Visitors to the historic Salt Lake City Cemetery may encounter a 15-foot-tall monument to a man they’ve never heard of.
The memorial, dedicated in 1880, marks the final resting place of Joseph Standing, who had been violently murdered a year prior while serving as a Mormon missionary in northern Georgia.
Carved on the sides of the monument are the names of the 12 members of the lynch mob who killed Standing in what the memorial accurately calls a shameful act of “bigotry and prejudice.” Etched into stone as a permanent witness to a crime motivated by hate and intolerance are the words uttered by one of the men who shot Standing: “There is no law in Georgia for the Mormons.”
There was no law for the Mormons in Tennessee either, after a mob attacked a Sunday morning service in 1884, killing four Latter-day Saints. There was no law for the Mormons in North Carolina five years earlier, when ruffians dragged six church members out of their homes, “cruelly whipped and clubbed” them, and told them they had four weeks to leave the state.
There was no law for the Mormons in late nineteenth-century Alabama, Kentucky, South Carolina, Tennessee and West Virginia, when arsonists burned down LDS church buildings. In hundreds of cases of violence against Mormon persons and property in the postbellum South, existing laws did not protect a vulnerable minority from bigotry and prejudice. More often than not, the victims’ minority status gave local law enforcement officers or prosecutors all the reason they needed not to pursue justice. Many in Southern society defined Mormons as peculiar outsiders who simply got what they deserved.
When the Mormon pioneers arrived in the Great Basin, they considered it a refuge, but even their new Zion would not be free of identity-based violence. Mormon militias, led by church luminaries, pursued a campaign of limited “extermination” against the region’s indigenous peoples, first in Utah Valley and then in periodic massacres afterward. African-Americans experienced widespread prejudice in Utah, which sometimes translated into violence. In 1866 the mutilated body of Thomas Coleman was unceremoniously dumped on Capitol Hill in Salt Lake City with a note affixed reading, “Notice to all n-----s. Take warning. Leave white women alone.”
The United States, and Utah, have come a long way from the era of unchecked vigilantism, but bigotry and prejudice still stalk the land. There have been too many instances when dark urges have surfaced and translated into violent acts. Too many religious, racial, ethnic, sexual, disabled and gender-nonconforming minorities are afraid that there will be no law for them.
Utah is one of only a handful of states whose origins are intimately tied with a persecuted minority seeking safety and refuge. Utah should thus be a place where vulnerable minorities of all kinds are made to feel safe. For this reason, we applaud a bill currently under consideration in the Utah Legislature that is designed to advance protections for minority individuals and groups who constitute the most vulnerable, and often fearful, members of our society.

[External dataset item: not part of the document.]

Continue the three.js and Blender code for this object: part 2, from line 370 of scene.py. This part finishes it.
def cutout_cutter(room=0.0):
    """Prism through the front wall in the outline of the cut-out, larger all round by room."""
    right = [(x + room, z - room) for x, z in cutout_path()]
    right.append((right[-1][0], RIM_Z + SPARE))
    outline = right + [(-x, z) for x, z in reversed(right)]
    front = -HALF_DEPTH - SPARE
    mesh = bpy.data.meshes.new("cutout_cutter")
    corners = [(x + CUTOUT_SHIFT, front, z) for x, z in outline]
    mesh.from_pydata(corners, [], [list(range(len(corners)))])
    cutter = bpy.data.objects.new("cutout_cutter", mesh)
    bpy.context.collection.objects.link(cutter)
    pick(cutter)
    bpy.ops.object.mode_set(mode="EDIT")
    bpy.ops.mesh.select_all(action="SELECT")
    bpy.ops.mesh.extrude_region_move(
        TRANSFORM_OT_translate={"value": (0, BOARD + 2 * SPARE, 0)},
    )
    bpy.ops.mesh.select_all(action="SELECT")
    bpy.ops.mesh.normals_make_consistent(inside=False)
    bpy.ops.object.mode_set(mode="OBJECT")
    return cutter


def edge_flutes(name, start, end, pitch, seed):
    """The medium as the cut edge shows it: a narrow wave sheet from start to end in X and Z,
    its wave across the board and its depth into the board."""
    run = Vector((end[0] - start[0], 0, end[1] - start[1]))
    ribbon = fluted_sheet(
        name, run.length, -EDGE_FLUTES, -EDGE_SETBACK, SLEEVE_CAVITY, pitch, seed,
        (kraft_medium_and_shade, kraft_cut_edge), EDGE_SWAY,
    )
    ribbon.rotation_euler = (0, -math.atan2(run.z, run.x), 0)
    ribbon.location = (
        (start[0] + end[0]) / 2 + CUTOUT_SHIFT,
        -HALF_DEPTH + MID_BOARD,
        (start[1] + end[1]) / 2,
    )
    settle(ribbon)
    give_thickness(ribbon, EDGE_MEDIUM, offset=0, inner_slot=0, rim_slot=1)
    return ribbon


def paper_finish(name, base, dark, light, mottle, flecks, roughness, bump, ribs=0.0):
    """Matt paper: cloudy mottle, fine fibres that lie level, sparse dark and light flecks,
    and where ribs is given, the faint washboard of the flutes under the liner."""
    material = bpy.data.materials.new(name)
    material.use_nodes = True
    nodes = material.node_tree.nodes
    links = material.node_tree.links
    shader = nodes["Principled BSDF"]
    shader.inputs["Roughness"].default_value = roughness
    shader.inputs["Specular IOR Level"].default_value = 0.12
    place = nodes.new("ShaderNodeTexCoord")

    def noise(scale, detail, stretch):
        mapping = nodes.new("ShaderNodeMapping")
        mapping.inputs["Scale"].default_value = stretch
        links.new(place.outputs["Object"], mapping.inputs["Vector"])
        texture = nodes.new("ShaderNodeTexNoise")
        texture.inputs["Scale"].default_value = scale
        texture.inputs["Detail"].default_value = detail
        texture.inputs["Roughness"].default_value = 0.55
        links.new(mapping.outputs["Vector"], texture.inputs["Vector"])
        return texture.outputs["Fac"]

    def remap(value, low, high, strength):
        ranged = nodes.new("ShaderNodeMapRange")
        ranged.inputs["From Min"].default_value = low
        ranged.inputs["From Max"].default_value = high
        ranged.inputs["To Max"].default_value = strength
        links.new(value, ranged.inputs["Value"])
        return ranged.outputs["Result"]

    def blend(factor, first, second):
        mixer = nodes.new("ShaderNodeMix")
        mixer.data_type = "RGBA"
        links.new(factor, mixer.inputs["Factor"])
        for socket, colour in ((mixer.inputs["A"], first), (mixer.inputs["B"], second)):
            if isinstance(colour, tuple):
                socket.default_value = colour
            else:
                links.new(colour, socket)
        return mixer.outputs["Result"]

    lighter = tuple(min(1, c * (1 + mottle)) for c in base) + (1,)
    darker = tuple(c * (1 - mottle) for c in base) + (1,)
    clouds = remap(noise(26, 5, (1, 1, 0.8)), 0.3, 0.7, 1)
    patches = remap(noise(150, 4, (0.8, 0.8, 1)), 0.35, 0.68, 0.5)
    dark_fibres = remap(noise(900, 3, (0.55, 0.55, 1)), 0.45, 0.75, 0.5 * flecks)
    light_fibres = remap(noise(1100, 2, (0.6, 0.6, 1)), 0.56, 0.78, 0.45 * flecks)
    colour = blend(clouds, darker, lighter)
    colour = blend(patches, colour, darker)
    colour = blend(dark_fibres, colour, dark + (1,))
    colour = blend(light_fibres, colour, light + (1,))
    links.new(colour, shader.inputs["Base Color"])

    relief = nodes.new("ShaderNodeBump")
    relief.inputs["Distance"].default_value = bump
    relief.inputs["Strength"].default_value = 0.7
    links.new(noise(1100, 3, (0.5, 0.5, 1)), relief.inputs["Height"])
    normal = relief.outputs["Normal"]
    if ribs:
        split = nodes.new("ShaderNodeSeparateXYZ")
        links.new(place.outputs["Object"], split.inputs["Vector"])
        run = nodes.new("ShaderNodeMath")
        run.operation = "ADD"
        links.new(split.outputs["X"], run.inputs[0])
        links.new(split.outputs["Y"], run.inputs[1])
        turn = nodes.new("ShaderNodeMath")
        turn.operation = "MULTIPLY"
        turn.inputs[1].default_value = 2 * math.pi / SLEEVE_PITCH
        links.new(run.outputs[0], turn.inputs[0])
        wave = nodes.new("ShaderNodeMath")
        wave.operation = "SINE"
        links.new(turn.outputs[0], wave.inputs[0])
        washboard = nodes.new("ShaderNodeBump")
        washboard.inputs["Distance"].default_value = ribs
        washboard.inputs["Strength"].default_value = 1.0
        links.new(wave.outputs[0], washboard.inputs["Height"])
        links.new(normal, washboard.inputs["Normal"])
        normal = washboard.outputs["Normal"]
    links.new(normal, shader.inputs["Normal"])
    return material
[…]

SB86, sponsored by Republican Sen. Daniel Thatcher, is designed to enhance punishments for violence or property damage against a person or group due to their “ancestry, disability, ethnicity, gender, gender identity, national origin, race, religion, or sexual orientation.”
Laws serve an important role in restraining and punishing perpetrators, but they also represent a society’s core values. Intent matters, as we already recognize in the difference between first-degree premeditated murder and accidental manslaughter. SB86 will stand as a clear beacon that Utah and Utahans will not tolerate any crimes, but especially not those committed with the intent to make any person feel they are unwelcome in our communities.
As practicing Mormons and historians of Mormonism, we are grateful that Latter-day Saints no longer have to live in substantial fear of violence born of bigotry and prejudice. As citizens and historians of the United States, we look forward to the day in which no minority of any kind will live in fear of violence born of bigotry and prejudice. SB86 is common-sense, moral legislation that will let all people know that there is, in fact, a law for them in Utah.
Patrick Mason is the Howard W. Hunter Chair of Mormon Studies and Dean of the School of Arts and Humanities at Claremont Graduate University.
Paul Reeve lives in Bountiful, Utah, and is the author of Religion of a Different Color: Race and the Mormon Struggle for Whiteness.